Y me los llevé de nuevo a los puestos que hay cerca de mi casa: perrito caliente gigante cada uno y un vaso lleno de yogurt. No se pusieron a comer, sino que metieron cada uno esas cosas en una bolsa diciéndome que se lo comerían de vuelta a casa.
–«Yo tengo dos hermanos», dijo el del gorro.
–«Nosotros somos cuatro», añadió en kswahili Bristol.
¿Sería verdad?, ¿habrán utilizado sus padres la ropa que le compré para revenderla y sacar un dinero?, ¿serán sus padres alcohólicos y quieren ese dinero para bebérselo?, ¿acaso pasará que si viste limpio no recaudará limosna?, ¿será mi imaginación y en realidad no son las cosas tan malas? Pero los datos de la vida en el slum, de las cosas que ocurren ahí, de la degradación que acompaña a la miseria… ¿Y dónde estaba Víctor?, ¿habría desaparecido para siempre?, ¿volvería a verle?, ¿podría ayudarle?

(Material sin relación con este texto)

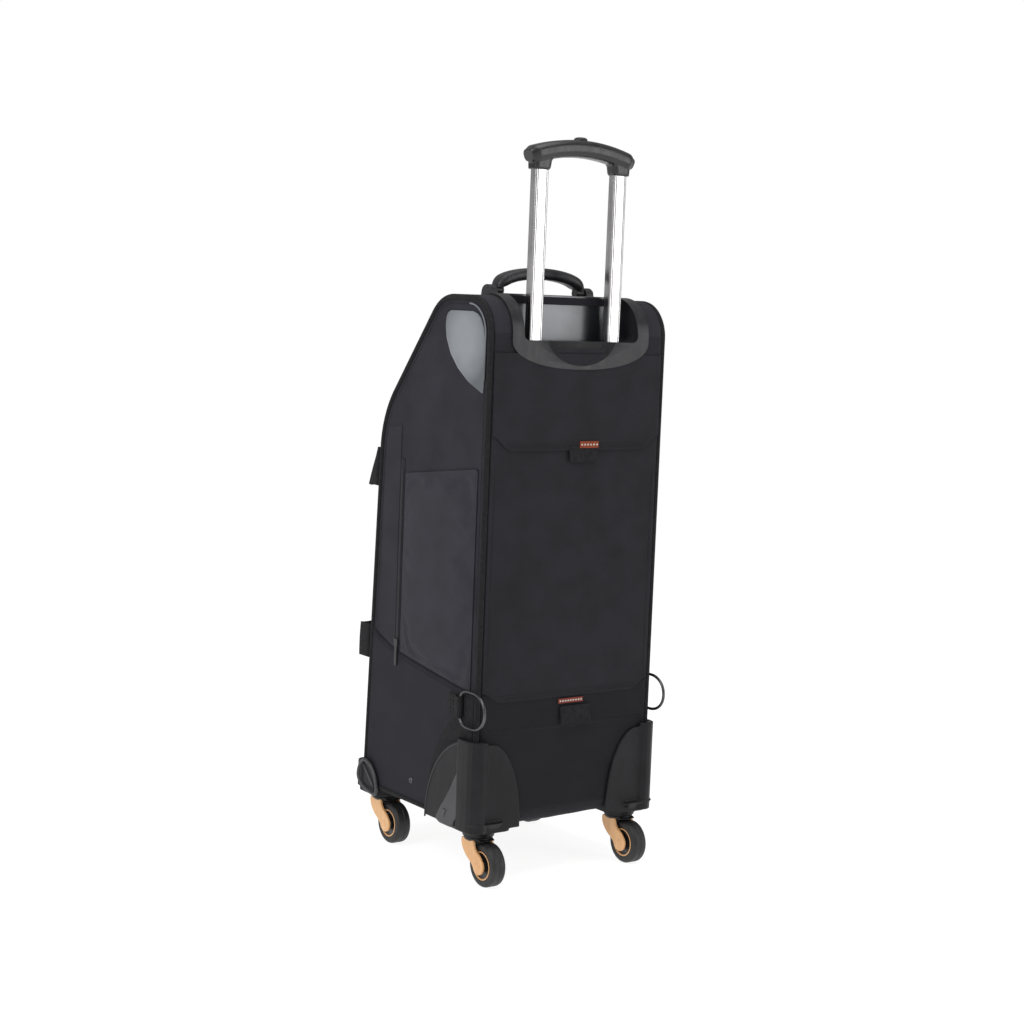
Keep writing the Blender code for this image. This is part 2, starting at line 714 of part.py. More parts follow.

Eso es lo duro de lo micro: no funcionas con datos, con estadísticas, con setentas o cincuentas por ciento, sino con personas. En Kibera se piensa que vive en torno a un millón de personas, que muchos más de la mitad son menores de edad. ¿Qué puede lo micro ante tanto?, ¿qué responsabilidad tenemos?
A raíz de la publicación de esta experiencia en mi perfil de Facebook una persona desde España me propuso que hiciéramos algo. Que quizá con 10 euros al mes (¡pensábamos entonces que eso sería suficiente!) podríamos echar una mano a Víctor, a Brandon y a unos pocos más. De esa propuesta nació Karibu sana! esa misma semana (nombre incluido, pues yo lo encontraba sonoro y además es la respuesta que se da a las ‘gracias’ –asante–, que en kswahili y en inglés coincide con la expresión ‘sé bienvenido’ –you are wellcome–). Todavía era un proyecto por detallar, y yo no tenía ni idea de las necesidades reales a las que llegaría a enfrentarme. Tampoco me había dedicado jamás a la cooperación, ni sabía cómo funciona un negocio (nombre que podemos aplicar al negocio de hacer el bien).
Esa invitación de mi contacto on-line fue el punto de partida, y Víctor Mwangangi (que ya puedo decir con orgullo que es mi amigo) la causa. Todo el relato que sigue tiene que ver con este encuentro, pues en la mirada de Víctor sin duda me encontré con todas las necesidades de los seres humanos.